Here's how to maintain consistency:
- Apply the same standards to every student. Consequences and rewards must be equitable across gender, race, ability level, and personal relationships. Perceived favoritism can undermine your entire management plan.
- Model the system explicitly. Early in the year, walk students through examples of how consequences and rewards work in practice. Point out real instances as they happen: "Notice that our group earned a point because everyone transitioned quietly."
- Reflect before revising. If the system isn't working for a particular student, first ask whether you've been implementing it consistently for that individual. Inconsistent follow-through is often the issue, not the system itself.
Extending Consistency Beyond the Classroom
Your management system is stronger when it doesn't stop at your classroom door.

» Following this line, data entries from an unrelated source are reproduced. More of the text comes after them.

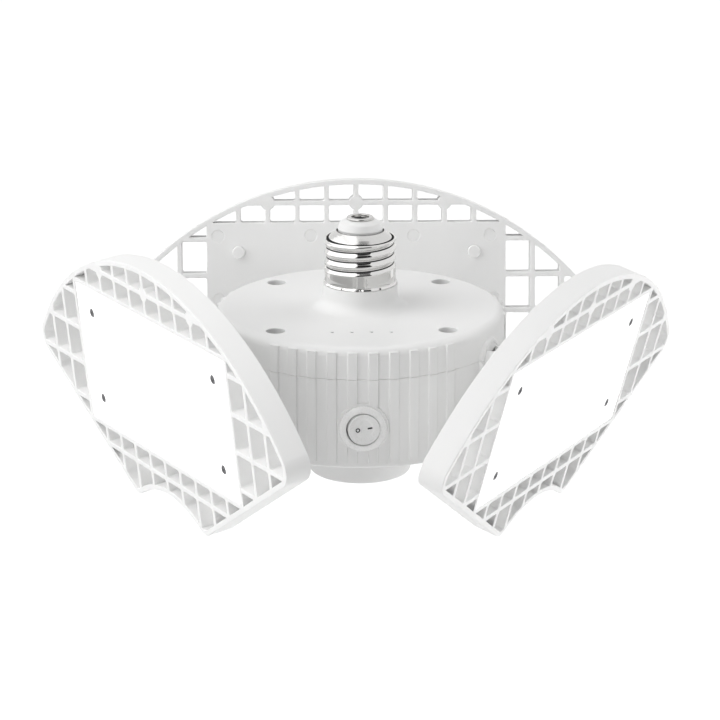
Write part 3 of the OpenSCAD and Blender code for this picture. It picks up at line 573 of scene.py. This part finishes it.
# %% Bright nickel plate
RING_MM, RING_STRETCH, RING_DEEP, RING_BUMP = 0.16, 40, 0.01, 0.03
HAZE_SCALE, HAZE_LOW, HAZE_HIGH = 260.0, 0.6, 1.5      # lumps per metre, shares of the roughness
PAINTED_SHADE_BLACK = (0.04, 0.04, 0.04)


def plated(name, colour, shade, roughness, painted_shade_inside=None):
    """Plated metal with fine rings round Z and a haze; with a pair of radii in mm, black painted
    shade inside them.
    """
    material, tree, shader, place = new_material(name)
    shader.inputs["Metallic"].default_value = 1.0
    stretched = add_node(tree, "ShaderNodeMapping", {"Vector": place, "Scale": (
                         RING_STRETCH, RING_STRETCH, 1 / (RING_MM * MM))}).outputs[0]
    rings = noise(tree, stretched, 1.0, 2.0)
    haze = noise(tree, place, HAZE_SCALE, 3.0)
    tone = mixed(tree, haze, shade, colour)
    surface(tree, shader, tone, haze, roughness * HAZE_LOW, roughness * HAZE_HIGH, rings,
            RING_BUMP, RING_DEEP)
    # Painted shade and painted dark reflection: inside the radii, black without metal gloss takes
    # the place of the plate.
    if painted_shade_inside:
        level = add_node(tree, "ShaderNodeVectorMath", {0: place, 1: (1, 1, 0)},
                         operation="MULTIPLY")
        reach = add_node(tree, "ShaderNodeVectorMath", {0: level.outputs[0]}, operation="LENGTH")
        unshaded_share = add_node(tree, "ShaderNodeMapRange", {"Value": reach.outputs["Value"],
                         "From Min": painted_shade_inside[0] * MM, "From Max": painted_shade_inside[1] * MM})
        painted_tone = add_node(tree, "ShaderNodeMix", {"Factor": unshaded_share.outputs[0], "A": (*PAINTED_SHADE_BLACK, 1),
                        "B": tone}, data_type="RGBA")
        half = add_node(tree, "ShaderNodeMath", {0: unshaded_share.outputs[0], 1: 0.5},
                        operation="MULTIPLY")
        tree.links.new(painted_tone.outputs[2], shader.inputs["Base Color"])
        tree.links.new(unshaded_share.outputs[0], shader.inputs["Metallic"])
        tree.links.new(half.outputs[0], shader.inputs["Specular IOR Level"])
    return material


# The pairs of radii paint black shade into the thread's roots, at the shoulder's hole and in the
# contact's pit.
thread_nickel = plated("thread_nickel", (0.73, 0.725, 0.715), (0.69, 0.685, 0.675), 0.04,
                       painted_shade_inside=(12.42, 12.46))
shoulder_nickel = plated("shoulder_nickel", (0.66, 0.655, 0.645), (0.62, 0.615, 0.605), 0.18,
                         painted_shade_inside=(8.7, 8.85))
contact_nickel = plated("contact_nickel", (0.6, 0.595, 0.585), (0.5, 0.495, 0.485), 0.12,
                        painted_shade_inside=(3.0, 3.15))
print("nickel:", thread_nickel.name, shoulder_nickel.name, contact_nickel.name)

# %% Screw shell with its rolled thread
THREAD_R, THREAD_DEEP, PITCH, THREAD_TOP = 13.2, 0.8, 3.63, 16.48
SKIRT_H, SKIRT_R, SHEET_IN_R, LIP_R = 4.5, 13.1, 11.95, 10.8
BEAD_R, BEAD_H, CRIMPS, CRIMP_DEEP, CRIMP_WIDE = 13.75, 0.75, 12, 0.5, 0.09
RUN_IN, RUN_OUT = (0.45, 0.85), (3.55, 3.85)      # from and to, in turns over the skirt


def ease(low, high, value):
    """Goes smoothly from 0 to 1 as a value goes from low to high."""
    t = min(1, max(0, (value - low) / (high - low)))
    return t * t * (3 - 2 * t)


def thread_radius(height, angle):
    """Radius of the sheet in mm at a height and an angle, with the helix and its run-outs."""
    turns = (height - SKIRT_H) / PITCH - angle / (2 * pi)
    wave = 0.5 - 0.5 * cos(2 * pi * turns)
    starts = ease(*RUN_IN, turns)
    ends = 1 - ease(*RUN_OUT, turns)
    root = THREAD_R - THREAD_DEEP
    return root + (SKIRT_R - root) * (1 - starts) + THREAD_DEEP * wave * starts * ends


ROWS, low_z, high_z, foot_z = 150, 2.4, THREAD_TOP + 0.6, 0.02
zone = [(THREAD_R, low_z + (high_z - low_z) * k / ROWS) for k in range(ROWS + 1)]
bead = rounded([(SHEET_IN_R, foot_z), (BEAD_R, foot_z), (BEAD_R - 0.35, BEAD_H),
                (SKIRT_R, BEAD_H + 0.25), (SKIRT_R, low_z - 0.2)], 0.25)
lip = [(LIP_R, high_z + 0.05), (LIP_R, high_z - 0.3), (SHEET_IN_R, high_z - 0.5),
       (SHEET_IN_R, foot_z)]
shape = lathe(bead + zone + lip, steps=192)
for v in shape.verts:
    height, angle = v.co.z / MM, atan2(v.co.y, v.co.x)
    radius = hypot(v.co.x, v.co.y) / MM
    if abs(radius - THREAD_R) < 0.01:
        new_radius = thread_radius(height, angle)
    elif height < BEAD_H + 0.3 and radius > SKIRT_R + 0.1:
        nearest = (angle * CRIMPS / (2 * pi) + 0.5) % 1 - 0.5
        new_radius = radius - CRIMP_DEEP * max(0, 1 - (nearest / CRIMP_WIDE) ** 2)
    else:
        continue
    v.co.x *= new_radius / radius
    v.co.y *= new_radius / radius
bmesh.ops.recalc_face_normals(shape, faces=shape.faces)
print("screw shell vertices:", len(shape.verts))
add_piece("rolled_screw_shell", shape, "housing", thread_nickel, ["screw_shell"])

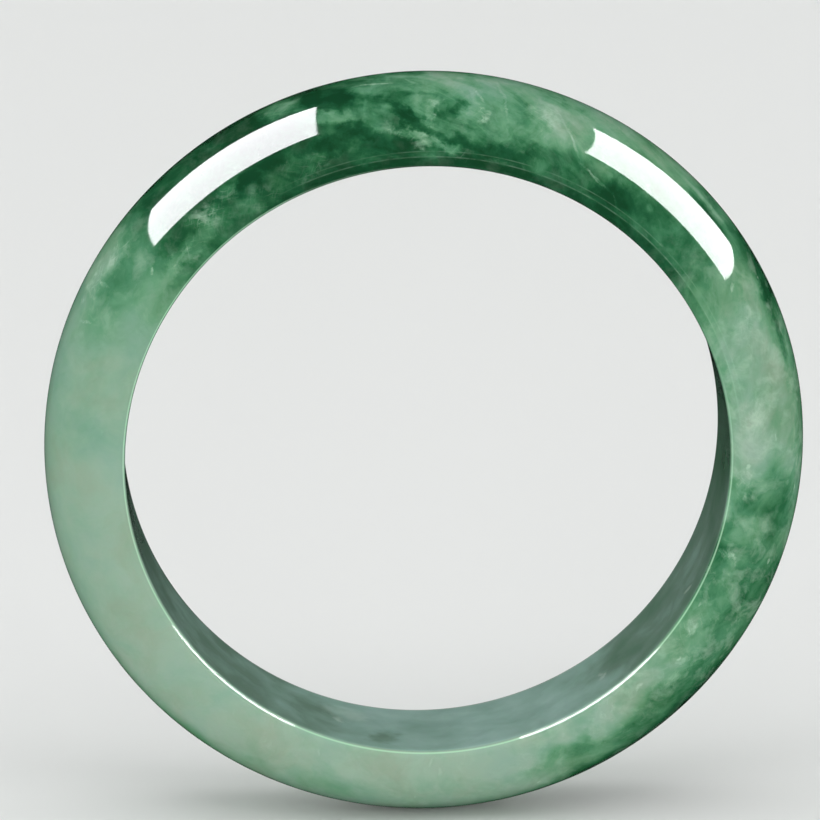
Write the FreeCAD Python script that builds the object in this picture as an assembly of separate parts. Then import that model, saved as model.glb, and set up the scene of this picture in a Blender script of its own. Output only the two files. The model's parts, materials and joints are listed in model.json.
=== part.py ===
import FreeCAD, Part

import math
import os

# A bangle bracelet: one closed ring, cut from a single block of jadeite and polished all over.
# It has no hinge, clasp, lining or setting, so the whole object is one solid in one node.
#
# Frame, in millimetres: the origin is the centre of the bore. The bore runs along Y and the front
# of the ring faces -Y. Z is up, so the ring stands upright on its domed outer face.

# Driving dimensions
BORE_DIAMETER = 56.0  # the size a bangle is sold by, which the hand passes through
WALL = 7.4  # from the bore to the crown of the dome, along the radius
WIDTH = 13.6  # from one side of the ring to the other, along the bore
EDGE_ROUND = 0.7  # radius of the softened edge between the bore and each side

# Worked out from them
bore_radius = BORE_DIAMETER / 2
half_width = WIDTH / 2
shoulder_radius = bore_radius + EDGE_ROUND
crown_radius = bore_radius + WALL
half_bore_length = half_width - EDGE_ROUND


def section_point(radius, along):
    """A point of the ring's section: how far it is from the bore's axis, and where along it."""
    return FreeCAD.Vector(radius, along, 0)


def bore_line():
    """The straight inner wall that lies on the wrist."""
    front = section_point(bore_radius, -half_bore_length)
    back = section_point(bore_radius, half_bore_length)
    return Part.LineSegment(front, back)


def edge_arc(side):
    """The quarter round from the bore to the shoulder, on the front (-1) or the back (1)."""
    reach = EDGE_ROUND * math.sqrt(0.5)
    on_bore = section_point(bore_radius, side * half_bore_length)
    middle = section_point(shoulder_radius - reach, side * (half_bore_length + reach))
    on_shoulder = section_point(shoulder_radius, side * half_width)
    return Part.Arc(on_bore, middle, on_shoulder)


def dome_curve():
    """The domed outer face: half an ellipse, from one shoulder over the crown to the other."""
    poles = [
        section_point(shoulder_radius, half_width),
        section_point(crown_radius, half_width),
        section_point(crown_radius, 0),
        section_point(crown_radius, -half_width),
        section_point(shoulder_radius, -half_width),
    ]
    corner = math.sqrt(0.5)  # the weight that makes each quarter a true ellipse
    dome = Part.BSplineCurve()
    dome.buildFromPolesMultsKnots(
        poles, [3, 2, 3], [0, 1, 2], False, 2, [1, corner, 1, corner, 1]
    )
    return dome


def jade_ring():
    """The ring: its section turned once round the bore's axis."""
    curves = [bore_line(), edge_arc(1), dome_curve(), edge_arc(-1)]
    section = Part.Face(Part.Wire([curve.toShape() for curve in curves]))
    return section.revolve(FreeCAD.Vector(0, 0, 0), FreeCAD.Vector(0, 1, 0), 360)


os.makedirs("parts", exist_ok=True)
ring = jade_ring()
ring.exportStep("parts/jade_ring.step")
print(f"jade_ring: {ring.Volume / 1000:.2f} cm3, outside {2 * crown_radius:.1f} mm, "
      f"straight bore {2 * half_bore_length:.1f} mm long, valid {ring.isValid()}")
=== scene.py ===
import json
import math

import bpy
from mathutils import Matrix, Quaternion, Vector


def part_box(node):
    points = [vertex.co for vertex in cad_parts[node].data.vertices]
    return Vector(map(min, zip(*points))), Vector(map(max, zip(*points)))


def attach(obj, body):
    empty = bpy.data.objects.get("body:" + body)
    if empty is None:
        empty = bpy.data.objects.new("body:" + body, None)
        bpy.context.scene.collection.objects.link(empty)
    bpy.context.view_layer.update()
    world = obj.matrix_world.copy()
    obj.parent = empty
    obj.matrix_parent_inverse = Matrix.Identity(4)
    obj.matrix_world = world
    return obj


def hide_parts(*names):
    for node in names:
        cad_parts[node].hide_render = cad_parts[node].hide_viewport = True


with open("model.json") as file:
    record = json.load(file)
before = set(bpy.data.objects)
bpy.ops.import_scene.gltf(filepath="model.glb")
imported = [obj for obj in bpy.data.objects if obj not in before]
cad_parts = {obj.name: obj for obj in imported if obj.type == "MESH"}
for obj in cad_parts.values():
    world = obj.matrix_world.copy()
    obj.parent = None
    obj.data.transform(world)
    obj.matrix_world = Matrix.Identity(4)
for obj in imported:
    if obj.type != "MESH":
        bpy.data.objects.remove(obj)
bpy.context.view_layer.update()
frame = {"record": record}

bl_info = {
    "name": "Jade Bangle",
    "version": (1, 0, 0),
    "blender": (4, 5, 0),
    "location": "View3D > Sidebar > Bangle",
    "description": "Turns a polished jadeite bangle and stands it in a plain studio",
    "category": "Add Mesh",
}

MM = 0.001

# The ring's own measures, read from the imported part
ring_low, ring_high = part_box("jade_ring")
wrist_bore = frame["record"]["mounts"][0]
BORE_RADIUS = wrist_bore["dims"]["r_mm"] * MM
STRAIGHT_BORE = wrist_bore["dims"]["length_mm"] * MM
CROWN_RADIUS = ring_high.z
RING_WIDTH = ring_high.y - ring_low.y

# How finely the ring is turned, and how near two points are merged
DOME_SEGMENTS = 28
EDGE_SEGMENTS = 8
BORE_CUTS = 19
RING_STEPS = 384
MERGE = 0.002 * MM

# The paper lies flat for 1.2 m round the ring, then sweeps up, so no horizon shows behind it
COVE_RADIUS = 2.2
COVE_CURVE = 1.0
COVE_HEIGHT = 1.1
COVE_SIDES = 128
COVE_STEPS = 24
PAPER_ROUGHNESS = 0.8

# The lights' distance from the ring's centre, and the room's even light
LIGHT_DISTANCE = 0.6
AIR_COLOUR = "#F4F6F8"
AIR_LIGHT = 0.55

# The camera stands a little left of the front and looks down, at a point just above the ring's centre
CAMERA_DISTANCE = 0.695
CAMERA_AZIMUTH = -3.26
CAMERA_ELEVATION = 15.54
AIM_RIGHT = -1.35 * MM
AIM_UP = 3.11 * MM
VIEW_WIDTH = 76.4213 * MM  # what the view takes in from side to side, at the ring's centre
SENSOR = 36.0
NEAREST_SEEN = 0.01

# A Mix node's inputs: its share, then the two numbers or the two colours that it mixes. A mixed
# number is its first output, and a mixed colour is its third.
SHARE, NUMBER_A, NUMBER_B, COLOUR_A, COLOUR_B, MIXED_COLOUR = 0, 2, 3, 6, 7, 2


def colour(code):
    """An sRGB hex colour as the linear red, green, blue and alpha that sockets take."""
    channels = [int(code[i : i + 2], 16) / 255 for i in (1, 3, 5)]
    linear = [c / 12.92 if c <= 0.04045 else ((c + 0.055) / 1.055) ** 2.4 for c in channels]
    return (*linear, 1.0)


def add_node(tree, kind, feeds=None, **settings):
    """Adds one node, sets its options and fills its inputs, each with a plain value, another node
    (its first output is taken) or one of its outputs."""
    made = tree.nodes.new("ShaderNode" + kind)
    for name, value in settings.items():
        setattr(made, name, value)
    for name, value in (feeds or {}).items():
        if isinstance(value, bpy.types.Node):
            value = value.outputs[0]
        if isinstance(value, bpy.types.NodeSocket):
            tree.links.new(value, made.inputs[name])
        else:
            made.inputs[name].default_value = value
    return made


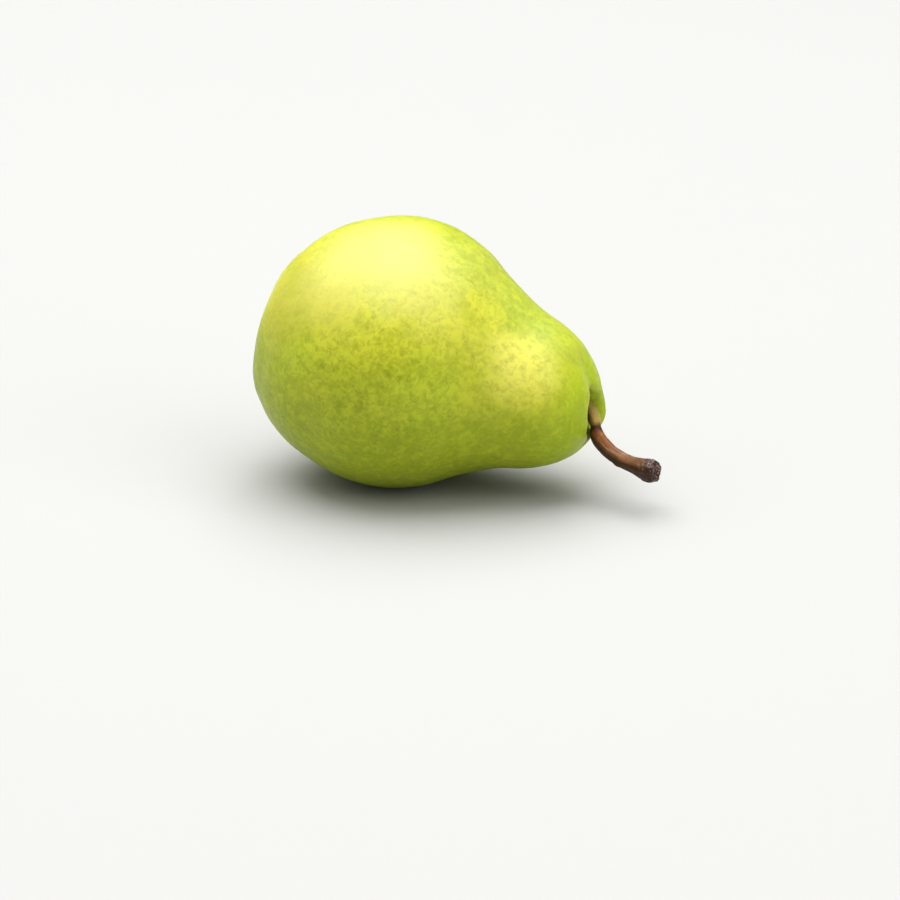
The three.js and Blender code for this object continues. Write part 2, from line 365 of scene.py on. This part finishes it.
for vert in fruit_mesh.verts:
    vert.co = lay_down @ vert.co
    vert.co.z = max(vert.co.z, node_low.z)  # flat where it rests
fruit = finish_piece("fruit_skin", fruit_mesh, skin, levels=1)
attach(fruit, "root")
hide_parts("fruit")

# ----------------------------------------------------------------------------------------------------
# Stem. A ribbed woody stalk that grew out of the cavity: a pale fleshy foot, a dark crease where the
# bark starts, and a flared end, torn off and dried almost black. It is turned straight, then bent along
# its route.

STEM_ROUTE = [  # (down, across, height) in the upright pear, mm
    (-3.4, -1.8, 85.6),
    (-2, -2, 89.8),
    (0, -2.2, 93.2),
    (3, -2.7, 95.4),
    (5.9, -3.6, 96.9),
    (8, -5, 100.2),
    (9.0, -6.8, 104.5),
    (9.0, -8.8, 108.8),
    (8.4, -10.9, 112.4),
    (7.9, -12.7, 115.9),
]
STEM_GIRTH = [  # (share of the length, radius in mm)
    (0, 0),
    (0, 1.1),
    (0.12, 1.3),
    (0.22, 1.75),  # fleshy foot
    (0.3, 1.75),
    (0.345, 1.42),  # crease
    (0.39, 1.9),
    (0.5, 2.05),
    (0.68, 2.1),
    (0.8, 2.3),
    (0.88, 2.75),
    (0.945, 3.25),  # swollen end
    (0.985, 2.8),
    (1, 1.9),
    (0.995, 0.9),
    (0.99, 0),
]
ROUTE_STEPS = 24  # between two points of the route
GIRTH_STEPS = 9
STEM_SIDES = 56
BARK_SHARES = (0.34, 0.45)  # shares of the length over which the bark's relief grows in
RIDGES = 5
RIDGE_DEPTH = 0.05  # as a share of the radius
RIDGE_TWIST = 0.06  # shift of the ridges' wave for each mm along the stem, in radians
WRINKLE_MM = (1.1, 4.0)  # across the stem and along it
WRINKLE_DEPTH = 0.13
FINER = (2.3, 0.5)  # how many times finer the second wrinkles are, and how strong
NUB = (0.668, -96, 0.65)  # scar of a bud: share of the length, angle and height
NUB_SPREAD = (0.012, 16)  # share of the length, and degrees
TORN_SHARES = (0.88, 0.94)  # shares of the length over which the torn end's lumps grow in
TORN_DEPTH = 0.32
TORN_LUMPS = 0.8  # to the mm
TORN_PLACE = Vector((3, 1, 2))  # where in the noise they are taken
FACE_SHARES = (0.96, 0.99)  # the same for the broken face
FACE_ROUGHER = 1.5  # times as deep as the torn end's lumps
FACE_LUMPS = 1.1
AXIS_CALM = 1.2  # mm from the axis within which the relief dies away

route = smooth_curve("stem_route", STEM_ROUTE, ROUTE_STEPS)
bpy.context.scene.collection.objects.link(route)
stem_length = route.data.splines[0].calc_length()

girth = [(radius, share * stem_length) for share, radius in STEM_GIRTH]
stem_mesh = turned("stem_girth", girth, GIRTH_STEPS, STEM_SIDES)
straight = stem_mesh.verts.layers.float_vector.new("straight")
for vert in stem_mesh.verts:
    radius = vert.co.xy.length
    angle = math.atan2(vert.co.y, vert.co.x)
    share = vert.co.z / stem_length
    cell = Vector((vert.co.x / WRINKLE_MM[0], vert.co.y / WRINKLE_MM[0], vert.co.z / WRINKLE_MM[1]))
    grain = noise.noise(cell)
    grain += FINER[1] * noise.noise(cell * FINER[0])
    ridge = radius * RIDGE_DEPTH * math.cos(RIDGES * angle + RIDGE_TWIST * vert.co.z)
    out = smoothstep(share, *BARK_SHARES) * (ridge + WRINKLE_DEPTH * grain)
    off = (math.degrees(angle) - NUB[1] + 180) % 360 - 180
    out += NUB[2] * math.exp(-(((share - NUB[0]) / NUB_SPREAD[0]) ** 2) - (off / NUB_SPREAD[1]) ** 2)
    out += smoothstep(share, *TORN_SHARES) * TORN_DEPTH * noise.noise(vert.co * TORN_LUMPS + TORN_PLACE)
    vert[straight] = vert.co.copy()
    if radius > 0:
        vert.co.xy *= 1 + smoothstep(radius, 0, AXIS_CALM) * out / radius
    face = smoothstep(share, *FACE_SHARES)
    vert.co.z += face * TORN_DEPTH * FACE_ROUGHER * noise.noise(vert.co * FACE_LUMPS)
    vert.co = Vector((vert.co.z, vert.co.x, vert.co.y))  # along x, for the bend

# Dried pear wood: reddish-brown bark in fine lengthwise streaks, tan where it is rubbed, with a satin
# shine, and darkened down its lower side with painted shade. The foot is still flesh, buff and greenish,
# turning olive with painted shade where it sinks into the cavity, and the torn end is dark and rough
# with pale specks of pith.
BARK = "#804B1D"
BARK_DARK = "#351A05"
BARK_RUBBED = "#B48543"
FOOT = "#B4964A"
FOOT_SUNK_SHADE = "#6A5E16"
BARK_OLD = "#54361C"
TORN = "#34190D"
PITH = "#A88C80"
STREAK_MM = (0.5, 5.0)  # across the stem and along it
CREASE_SHARE = 0.355  # share of the length at which the crease lies
TORN_FRAY = 0.1  # how far the edge of the torn end wanders, as a share of the length
SHADE_SIDE = -125  # degrees round the stem, where painted shade darkens the bark
SHADE_FRAY = 0.8  # how much the streaks break up that side's edge

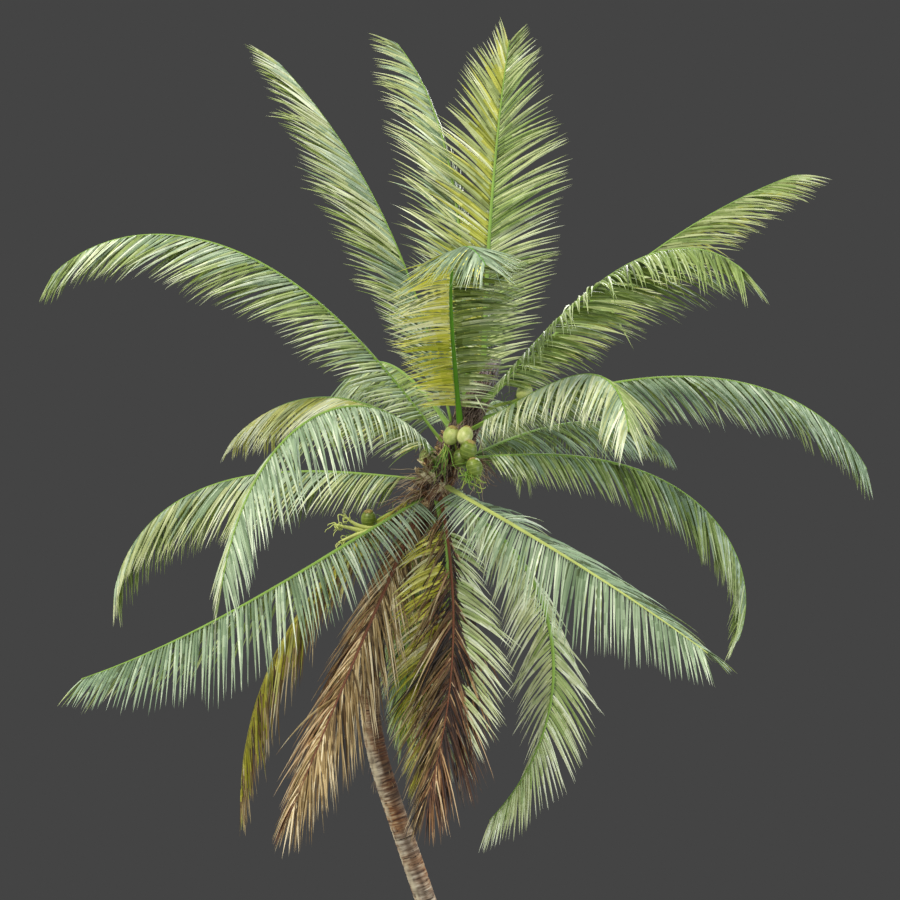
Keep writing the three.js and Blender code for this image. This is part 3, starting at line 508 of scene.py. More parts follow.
# Each stalk has its heading and rise where it springs from the heart, at its seat, 0 low to 1 high.
# It droops by so many degrees to the tip, the later the larger its bend, swings sideways, and is
# turned about itself by its roll and, further out, its twist. stalk is its thickness as a share of
# the usual, rib its tone, and parts the number of nodes that its solid is in.
# The left and right rows of leaflets fold down by fold. They stand open by sweep, wider at the foot
# by splay, sag, and are up to leaf long, less taper at the tip. first is where along the stalk they
# start, leaflets how many are in a row, and broad their width as a share of the usual. upper and
# under give the tones painted on each row's sunny and shaded sides: the ladder near the rib, the one
# further out, and how far up it the leaflets are. Most shaded sides take the darker shade ladder,
# painted shade. A row that the key light falls on or shines through is given a yellower, paler tint
# than the other row, painted light: in part the left row of frond_01, and the glowing rows of frond_04
# and frond_22.
SHADE = ("shade", "meadow", 3.0)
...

- Coordinate with other staff. Share your system with specials teachers, paraprofessionals, and substitute teachers so students experience the same expectations regardless of who's leading the class.
- Align with school-wide systems. If your school has a building-wide behavior framework (like PBIS), connect your classroom system to it. Students benefit from hearing consistent language and expectations across settings.
- Communicate with families. Let parents and caregivers know how your consequence and reward system works. When families reinforce the same expectations at home, students internalize them faster.
Over time, consistent implementation helps students move beyond needing external consequences and rewards. They begin to regulate their own behavior because the expectations have become second nature.